Always adhere strictly to the manufacturer’s calibration protocol before scanning. With product scanning, this may involve a reference part such as a certified gauge block or calibration sphere. Document the process and results, establishing an auditable trail for every critical project. This proactive step ensures defensible accuracy and minimizes risk from the start.
2. Ignoring Environmental Factors
Though product scanning typically occurs in controlled environments, environmental factors still present risks that can compromise scan fidelity.
Consider these challenges:
- Lighting: Glare from overhead lights or windows may bounce off product surfaces, especially if they’re glossy or metallic, distorting the scan data.
- Reflective and Transparent Surfaces: Highly polished or transparent parts, such as chrome fittings or acrylic lenses, often give inconsistent or noisy results unless properly treated.
- Ambient Temperature and Vibration: Even subtle vibrations from nearby machinery or shifting workbenches can show up in the scan, reducing the precision needed for fine-tolerance components.
When using mobile laser scanning services, it’ll be up to you to control these factors. Use spray developers or matte coatings on reflective items, stabilize the work surface, and optimize lighting for uniformity without direct glare. Always inspect the part and surroundings before scanning to identify and eliminate any external influences.
3. Insufficient Planning

Approaching a product scan without preparation can lead to missing critical features or capturing incomplete data—especially when dealing with complex assemblies or parts with hidden geometries.
Effective planning means:
- Reviewing technical drawings or requirements to determine which features need the highest accuracy or resolution.
- Deciding how to place or orient the product for maximum accessibility and minimum occlusion during scanning.
- Determining whether you need to scan the part in sections, and how those sections will register for a complete 3D model.
By mapping your scanning sequence, choosing the right fixtures, and planning scan angles in advance, you avoid data gaps and unnecessary rescans. This structured approach makes the most of each scanning session—ensuring no critical feature is overlooked and post-processing is streamlined.
4. Overlooking Data Overlap
Creating accurate, watertight digital models from scanned products often requires combining multiple scans from different perspectives.
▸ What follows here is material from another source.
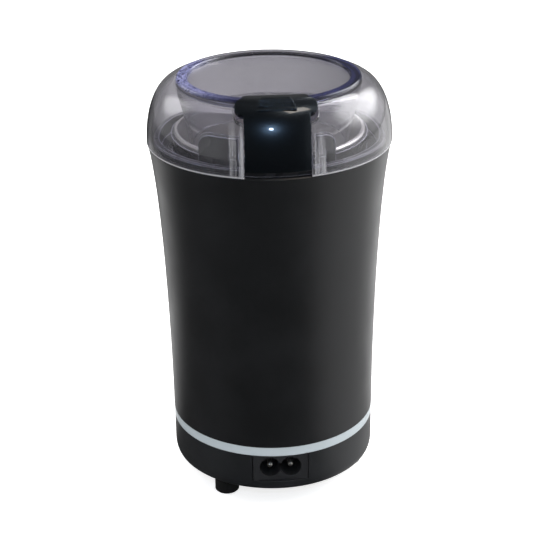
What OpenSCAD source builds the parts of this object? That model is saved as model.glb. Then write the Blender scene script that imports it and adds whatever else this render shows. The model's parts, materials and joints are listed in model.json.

Overlooking sufficient overlap between these 3D product scans is a common error that leads to registration failures or misalignment, so it’s one you’ll really want to avoid.
For product scanning, this is particularly important with large, intricate, or undercut parts where a single pass can’t capture the entire geometry. Inadequate overlap means the scan alignment software can’t ‘see’ enough shared surface, resulting in stitching errors, data mismatches, or missing details.
Best practice is to ensure at least 30–40% overlap for each adjacent scan. Marking the product with temporary, non-destructive reference dots or using alignment markers helps ensure accurate software registration, especially on symmetrical or low-feature surfaces.
5. Neglecting Data Quality Checks
The temptation after completing a scan is to move straight to processing. However, if you skip quality checks, you risk discovering issues only at the modeling or inspection phase—potentially rendering your effort unusable.
For every scan, immediately review the raw point cloud on your workstation. Check for gaps, excessive noise, or distortion, particularly in critical areas such as undercuts, deep recesses, or complex surfaces. Many scanners and software suites allow for rapid on-the-spot alignment and review, enabling you to identify problems while the product is still fixtured.
A robust quality assurance process protects against time lost to rescanning. It also ensures teams only have to handle scans for costly products or limited-availability samples once.
6. Using the Wrong Scanner for the Job
Product scanning encompasses a diverse range—from handheld scanners for small components, to high-accuracy desktop or arm-based scanners for tight-tolerance parts, to larger-format devices for assemblies or tooling.
Using the wrong tool—such as a high-volume, low-resolution scanner for a precision-machined part—can lead to unsatisfactory results. Conversely, subjecting a large, rough-finished fabrication to a delicate, slow, high-precision scanner is inefficient and can tie up resources.
Before scanning, evaluate:
- Product size, complexity, and material.
- Required accuracy and resolution for the application (e.g., reverse engineering, inspection, or archiving).
- Whether the part has features (e.g., deep bores or fine textures) that require specialized equipment.
Select your scanner accordingly and don’t hesitate to consult your service provider for recommendations if uncertain.
7. Failing to Back Up Data

Finally, it’s vital to recognize the importance of diligent data management. Product scans—sometimes representing irreplaceable intellectual property or critical engineering data—are far too valuable to risk through negligent storage practices.
Never rely on a single file copy left on a scanning workstation or USB drive. Follow the “3-2-1” backup method: create three copies, use at least two different types of storage media, and maintain one copy off-site or in the cloud. As soon as scans are complete, confirm their integrity, upload to a secure server, and document all file locations.
Implementing consistent backup protocols safeguards against accidental overwrites, equipment failures, or other unforeseen disruptions—ensuring your product data remains protected and accessible whenever needed.